The best surf travelers develop a strange combination of patience and ruthlessness. They'll spend a week learning one reef inside out, milking it for every possible configuration. But they'll also drive three hours on a rumor without hesitation, abandoning decent waves for potentially excellent ones. Both approaches require the same foundation: clear assessment of current conditions versus future possibility.
Building Your Break-Reading Vocabulary Over Time
Each unfamiliar spot you study adds to a mental database. You start recognizing similarities — "this reef behaves like that Indonesian left I surfed in 2022" — and differences that demand fresh attention. Experienced surf travelers aren't luckier than beginners. They've simply seen enough variety to pattern-match faster.
The compounding effect is real. Your tenth new break comes into focus quicker than your second. Your twentieth feels almost familiar on arrival. This isn't mystical intuition — it's accumulated exposure to how waves interact with different bottom contours, how wind affects various wave periods, how human crowds distribute across different peak configurations.
Document what you learn. Notes about tide sensitivity, best wind directions, crowd patterns — these become invaluable when you return. Many breaks reveal themselves slowly across multiple visits separated by years. The surfer who keeps records accelerates dramatically compared to the one relying on memory alone.
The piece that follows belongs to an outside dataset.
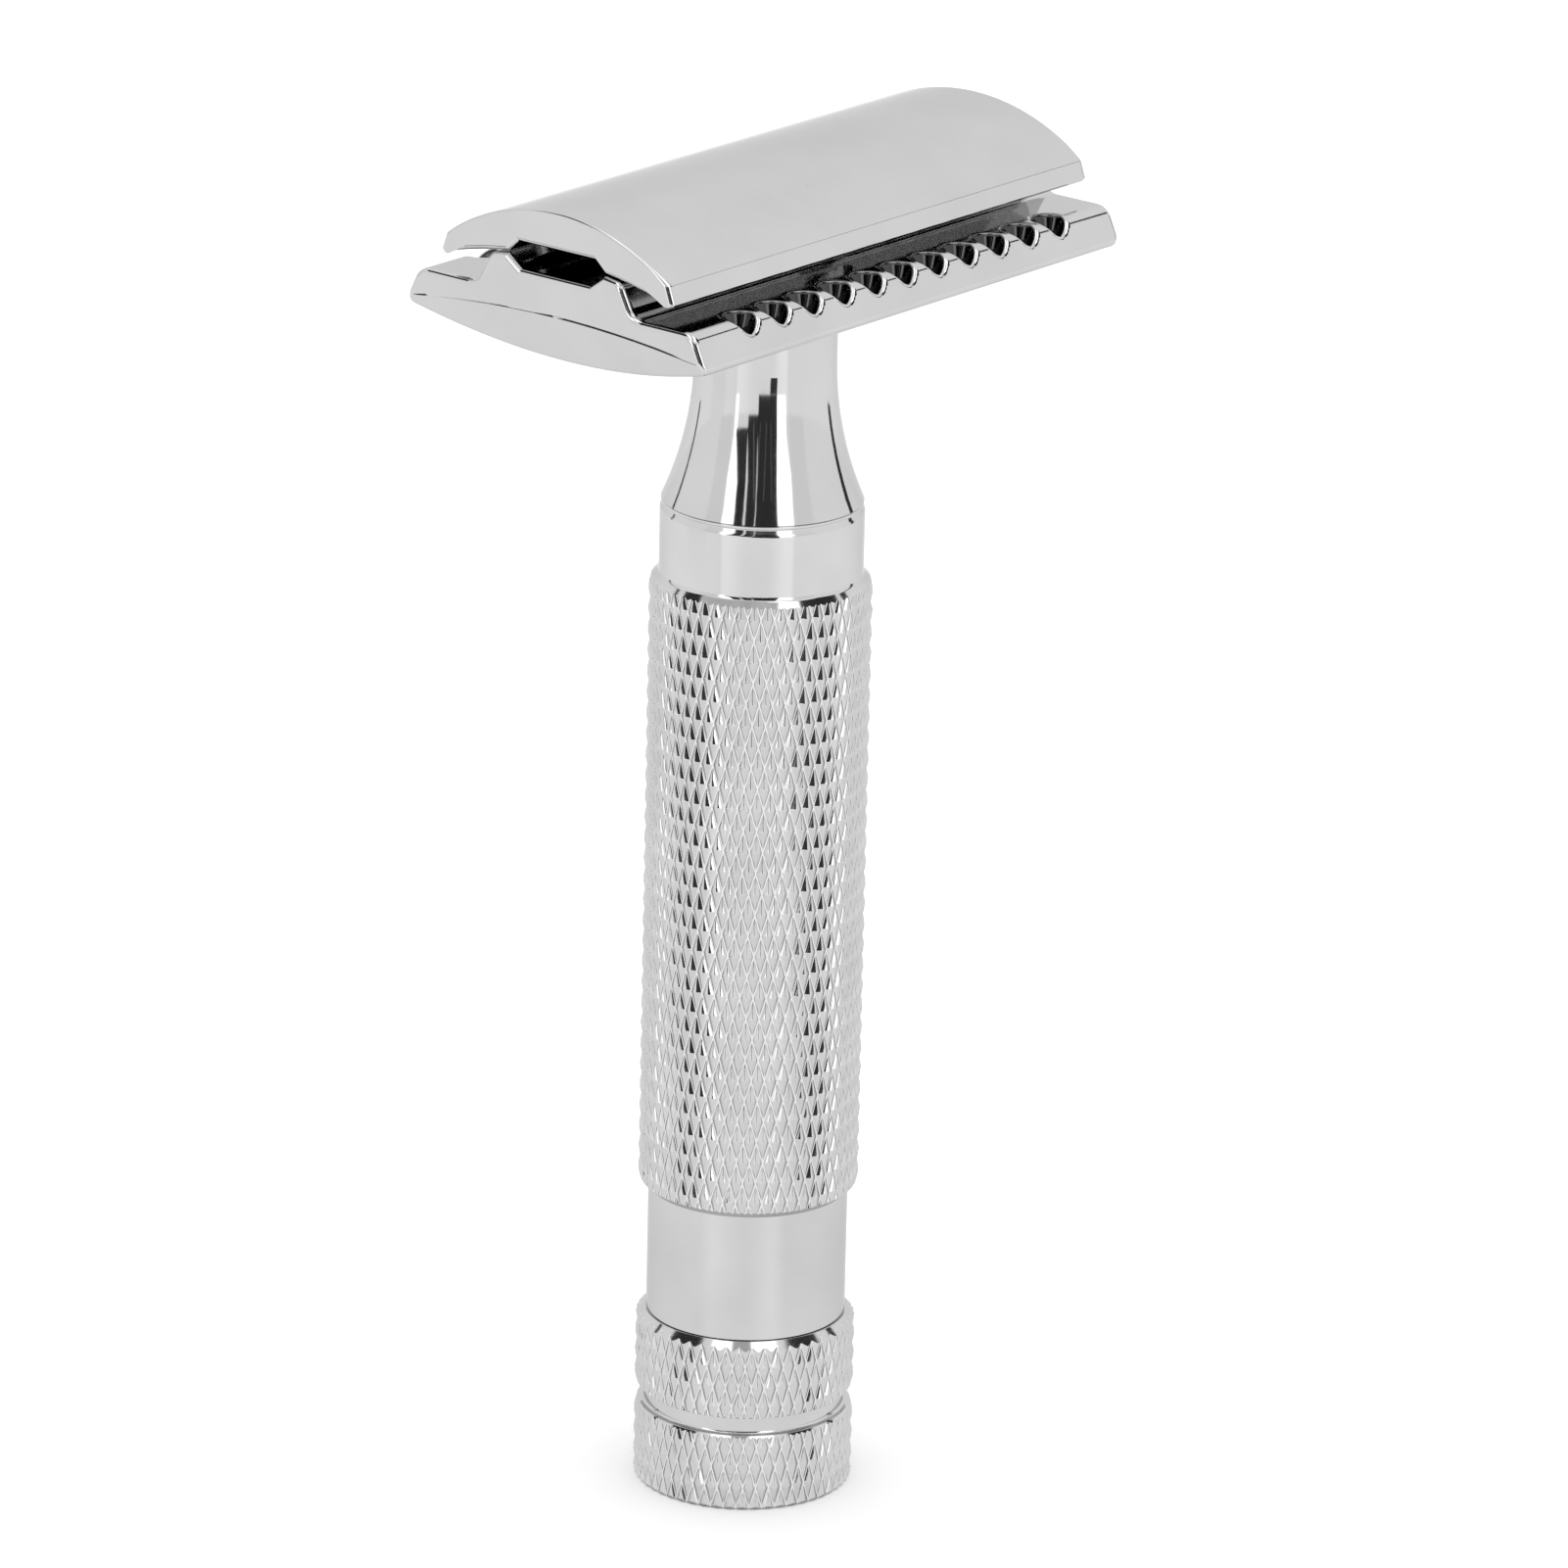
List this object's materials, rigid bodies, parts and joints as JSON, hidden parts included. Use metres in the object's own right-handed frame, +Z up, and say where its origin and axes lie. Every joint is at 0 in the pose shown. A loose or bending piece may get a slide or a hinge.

Ultimately, reading unfamiliar breaks isn't about innate talent. It's about allocating attention properly. Most travelers focus on the wave they want to catch. The perceptive ones focus on understanding the system producing those waves. That shift — from consumer to observer, from immediate gratification to delayed comprehension — separates frustrating trips from transformative ones. The ocean rewards those who meet it on its own timeline, not ours.